Together, the data painted a picture of an icy/water-rich planetesimal (made up of 64% water) that was being consumed by this star, perhaps a comet like Halley’s or a dwarf planet fragment like C/2016 R2.
Second author Professor Boris T. Gänsicke, Department of Physics, University of Warwick said: “The volatile-rich nature of WD 1647+375 makes it like Kuiper-belt objects (KBOs) in our solar system — the icy objects found beyond the orbit of Neptune. We think that the planetesimal being absorbed by the star is most likely a fragment of a dwarf planet like Pluto. This is based on its nitrogen-rich composition, the high predicted mass and the high ice-to-rock ratio of 2.5, which is more than typical KBOs and likely originates from the crust or mantle of a Pluto-like planet.”

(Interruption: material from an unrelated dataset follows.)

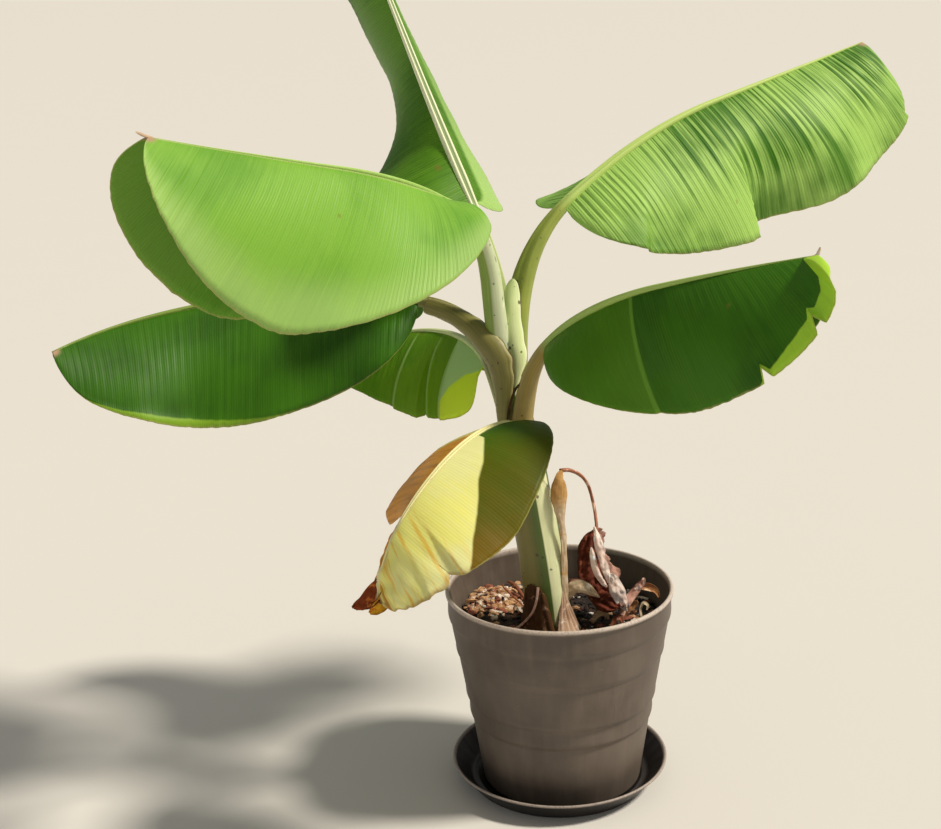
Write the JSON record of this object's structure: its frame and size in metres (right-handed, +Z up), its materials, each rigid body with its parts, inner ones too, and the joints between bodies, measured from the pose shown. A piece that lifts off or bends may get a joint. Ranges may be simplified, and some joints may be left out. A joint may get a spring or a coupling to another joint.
{
  "type": "potted banana plant",
  "caption": "Young banana plant with broad arching leaves, a yellowing leaf and a withered leaf, in a round ribbed pot of soil that stands in a saucer.",
  "frame": {"origin": "centre of the saucer's flat underside", "axes": "+Z up along the pot's axis; -Y toward the viewer of the picture, +X to the viewer's right"},
  "size_m": [1.068, 0.8429, 1.1388],
  "materials": {
    "saucer": "near-black moulded plastic, dusty, with a paler worn lip",
    "pot": "taupe moulded plastic with a soft sheen, dust and a paler worn lip",
    "soil": "dark moist potting soil with bark chips",
    "stem": "smooth waxy pale green leaf bases with fibre streaks",
    "stalk": "smooth waxy yellow-green, paler along the channel",
    "dry_stalk": "dry wrinkled pinkish brown",
    "dry_sheath": "papery dry tan and brown sheath with fibre streaks",
    "green_blade": "soft waxy green with close parallel veins and a pale midrib",
    "yellow_blade": "yellow, green at its base, brown at its torn tip",
    "withered_blade": "dry crumpled red-brown with pale papery edges"
  },
  "bodies": {
    "root": {"saucer": "saucer", "pot": "pot", "soil": "soil", "stem": "stem", "leaf_back_stalk": "stalk", "leaf_left_lower_stalk": "stalk", "leaf_left_upper_stalk": "stalk", "leaf_right_lower_stalk": "stalk", "leaf_right_upper_stalk": "stalk", "leaf_top_stalk": "stalk", "leaf_withered_stalk": "dry_stalk", "leaf_yellow_stalk": "stalk", "sheath_curl": "dry_sheath", "sheath_dry": "dry_sheath", "sheath_foot": "dry_sheath", "sheath_withered": "dry_sheath", "leaf_back_blade": "green_blade", "leaf_left_lower_blade": "green_blade", "leaf_left_upper_blade": "green_blade", "leaf_right_lower_blade": "green_blade", "leaf_right_upper_blade": "green_blade", "leaf_top_blade": "green_blade", "leaf_withered_blade": "withered_blade", "leaf_yellow_blade": "yellow_blade"}
  },
  "joints": []
}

This is the first unambiguous finding of a hydrogen-atmosphere white dwarf purely absorbing an icy planetesimal. Whether this object formed in the planetary system around the original star or is instead an interstellar comet captured from deep space, remains an open question. Either way, the finding provides compelling evidence that icy, volatile-rich bodies exist in planetary systems beyond our own.
The discovery also highlights the unique role of ultraviolet spectroscopy in probing the composition of such rare volatile-rich objects beyond our Solar System. Only UV can detect the volatile elements (carbon, sulphur, oxygen, and especially nitrogen) and will be an important part of future attempts to search for the building blocks of life around other stars.